Originally Posted By: Ross Wellington

I am now loading a small set of 12 GB of music to it (mix of mostly .wav files and .mp3 files.

I'll let you know how it turns out.
But so far, it looks REAL GOOD!!


I think we may still have a problem with it, so don't get too carried away just yet.

My theory is, that since the mkfs needed a *lot* of virtual memory (swap) before it would work, then the fsck will probably have the same issue.

Maybe not immediately, no, that would be too obvious. smile
But perhaps after you've painstakingly added 120GB of tracks to the beast -- *then* it might croak, with no easy means of recovery.

So another builder update will be needed before you can trust it on big drives. We need to change the partitioning scheme, as Roger suggested a while ago, to allocate a much larger swap partition on /dev/hda6.
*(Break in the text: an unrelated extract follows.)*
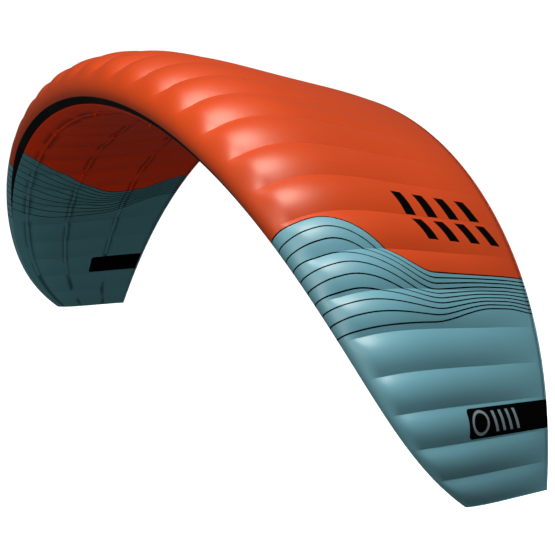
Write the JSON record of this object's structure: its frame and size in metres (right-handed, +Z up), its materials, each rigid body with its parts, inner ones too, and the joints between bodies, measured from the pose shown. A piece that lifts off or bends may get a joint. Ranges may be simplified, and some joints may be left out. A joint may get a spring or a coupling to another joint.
{
  "type": "kitesurf kite",
  "caption": "Closed-cell foil kite in its flying arc, with ribs, skins, an intake strip with valves, bridle tapes, a deflation zip and tip flaps.",
  "frame": {"origin": "middle of the front bridle tape's outer face, on the kite's middle line", "axes": "+X to the right wing tip, +Y from the nose to the trailing edge, +Z up, away from the bridle's side"},
  "size_m": [4.9384, 1.6921, 2.0037],
  "materials": {
    "orange_ripstop": "satin coated ripstop nylon",
    "teal_ripstop": "satin coated ripstop nylon",
    "black_cloth": "matt woven polyester",
    "intake_gauze": "open mesh",
    "valve_cloth": "light coated nylon",
    "rib_cloth": "stiff coated polyester, white",
    "bridle_webbing": "narrow woven tape",
    "zip_tape": "woven zip tape with moulded coil",
    "zip_metal": "satin nickel-plated"
  },
  "bodies": {
    "canopy": {"deflation_zip_tape": "zip_tape", "front_bridle_tape": "bridle_webbing", "intake_gauze_1": "intake_gauze", "intake_gauze_2": "intake_gauze", "intake_gauze_3": "intake_gauze", "intake_gauze_4": "intake_gauze", "intake_gauze_5": "intake_gauze", "intake_strip": "black_cloth", "lower_skin_centre": "orange_ripstop", "lower_skin_left": "teal_ripstop", "lower_skin_right": "teal_ripstop", "middle_bridle_tape": "bridle_webbing", "rear_bridle_tape": "bridle_webbing", "rib_01": "rib_cloth", "rib_02": "rib_cloth", "rib_03": "rib_cloth", "rib_04": "rib_cloth", "rib_05": "rib_cloth", "rib_06": "rib_cloth", "rib_07": "rib_cloth", "rib_08": "rib_cloth", "rib_09": "rib_cloth", "rib_10": "rib_cloth", "rib_11": "rib_cloth", "rib_12": "rib_cloth", "rib_13": "rib_cloth", "rib_14": "rib_cloth", "rib_15": "rib_cloth", "rib_16": "rib_cloth", "rib_17": "rib_cloth", "rib_18": "rib_cloth", "rib_19": "rib_cloth", "rib_20": "rib_cloth", "rib_21": "rib_cloth", "rib_22": "rib_cloth", "rib_23": "rib_cloth", "rib_24": "rib_cloth", "rib_25": "rib_cloth", "rib_26": "rib_cloth", "rib_27": "rib_cloth", "rib_28": "rib_cloth", "rib_29": "rib_cloth", "rib_30": "rib_cloth", "rib_31": "rib_cloth", "rib_32": "rib_cloth", "trailing_edge_hem": "teal_ripstop", "upper_skin_centre": "orange_ripstop", "upper_skin_left": "teal_ripstop", "upper_skin_right": "teal_ripstop"},
    "valve_1": {"valve_flap_1": "valve_cloth"},
    "valve_2": {"valve_flap_2": "valve_cloth"},
    "valve_3": {"valve_flap_3": "valve_cloth"},
    "valve_4": {"valve_flap_4": "valve_cloth"},
    "valve_5": {"valve_flap_5": "valve_cloth"},
    "dirt_port_left": {"dirt_flap_left": "teal_ripstop"},
    "dirt_port_right": {"dirt_flap_right": "teal_ripstop"},
    "slider": {"zip_slider": "zip_metal"},
    "pull": {"zip_pull": "zip_metal"}
  },
  "joints": [
    {"name": "valve_1_hinge", "type": "hinge", "parent": "canopy", "child": "valve_1", "pos_m": [-1.37925, -0.03209, -0.30005], "axis": [-0.8586, 0.1291, -0.4961], "range_deg": [0, 60]},
    {"name": "valve_2_hinge", "type": "hinge", "parent": "canopy", "child": "valve_2", "pos_m": [-0.7345, -0.09647, -0.03491], "axis": [-0.9643, 0.0573, -0.2586], "range_deg": [0, 60]},
    {"name": "valve_3_hinge", "type": "hinge", "parent": "canopy", "child": "valve_3", "pos_m": [0, -0.11723, 0.06108], "axis": [-1, 0, 0], "range_deg": [0, 60]},
    {"name": "valve_4_hinge", "type": "hinge", "parent": "canopy", "child": "valve_4", "pos_m": [0.7345, -0.09647, -0.03491], "axis": [-0.9643, -0.0573, 0.2586], "range_deg": [0, 60]},
    {"name": "valve_5_hinge", "type": "hinge", "parent": "canopy", "child": "valve_5", "pos_m": [1.37925, -0.03209, -0.30005], "axis": [-0.8586, -0.1291, 0.4961], "range_deg": [0, 60]},
    {"name": "dirt_flap_left_hinge", "type": "hinge", "parent": "canopy", "child": "dirt_port_left", "pos_m": [-2.43153, 0.89636, -1.63739], "axis": [-0.9826, 0.0628, 0.175], "range_deg": [0, 120]},
    {"name": "dirt_flap_right_hinge", "type": "hinge", "parent": "canopy", "child": "dirt_port_right", "pos_m": [2.43153, 0.89636, -1.63739], "axis": [-0.9826, -0.0628, -0.175], "range_deg": [0, 120]},
    {"name": "zip_slide", "type": "slide", "parent": "canopy", "child": "slider", "axis": [1, 0, 0], "range_m": [0, 0.19]},
    {"name": "zip_pull_hinge", "type": "hinge", "parent": "slider", "child": "pull", "pos_m": [-0.0955, 1.4217, 0.0887], "axis": [0, 0.9971, 0.0763], "range_deg": [0, 170]}
  ]
}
The code that currently partitions the drive, is in a closed-source binary called init_drive, which is why I didn't fix it right off on the current pass through.
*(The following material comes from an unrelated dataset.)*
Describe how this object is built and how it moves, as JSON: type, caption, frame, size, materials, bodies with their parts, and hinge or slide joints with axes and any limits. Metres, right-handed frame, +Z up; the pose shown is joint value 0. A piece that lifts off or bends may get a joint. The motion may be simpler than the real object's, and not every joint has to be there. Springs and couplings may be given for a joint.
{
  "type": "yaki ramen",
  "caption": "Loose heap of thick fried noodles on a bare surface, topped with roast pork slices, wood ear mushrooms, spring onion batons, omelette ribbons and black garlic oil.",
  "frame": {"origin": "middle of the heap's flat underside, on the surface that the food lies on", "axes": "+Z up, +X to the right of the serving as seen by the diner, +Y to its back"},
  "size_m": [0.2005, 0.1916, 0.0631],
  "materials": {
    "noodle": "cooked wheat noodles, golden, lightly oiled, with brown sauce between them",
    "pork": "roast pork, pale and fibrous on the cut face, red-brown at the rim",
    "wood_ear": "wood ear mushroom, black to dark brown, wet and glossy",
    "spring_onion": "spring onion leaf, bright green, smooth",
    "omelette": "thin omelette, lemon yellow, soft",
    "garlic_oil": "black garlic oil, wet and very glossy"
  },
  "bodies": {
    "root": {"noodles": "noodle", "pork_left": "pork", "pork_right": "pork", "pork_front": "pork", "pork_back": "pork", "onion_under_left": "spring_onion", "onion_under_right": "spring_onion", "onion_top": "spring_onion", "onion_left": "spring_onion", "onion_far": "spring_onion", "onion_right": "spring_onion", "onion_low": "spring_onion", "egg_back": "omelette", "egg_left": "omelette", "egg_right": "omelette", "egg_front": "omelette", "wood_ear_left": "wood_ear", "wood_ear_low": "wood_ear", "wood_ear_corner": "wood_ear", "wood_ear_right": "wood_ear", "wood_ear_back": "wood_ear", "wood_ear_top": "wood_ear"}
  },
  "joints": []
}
So I'll have to write a shell script to replace that binary, and then we can update the builder one more time. And I might even remember to co-locate the new swap (hda6) alongside the root (hda5) partition, in an attempt to minimize head movement when swapping.
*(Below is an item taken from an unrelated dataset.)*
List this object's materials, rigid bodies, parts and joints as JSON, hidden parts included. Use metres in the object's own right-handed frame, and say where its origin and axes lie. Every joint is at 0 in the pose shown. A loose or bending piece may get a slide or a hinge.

And perhaps integrate the builder functionality into a new universal upgrade file, that includes the player software etc.. for a one-step install. But this would likely also require replacing the closed-source init binary with something more flexible.

And we should probably arrange for the swap to *always* be enabled whenever the player boots up, which will require another init change to force a mkswap on it each time around.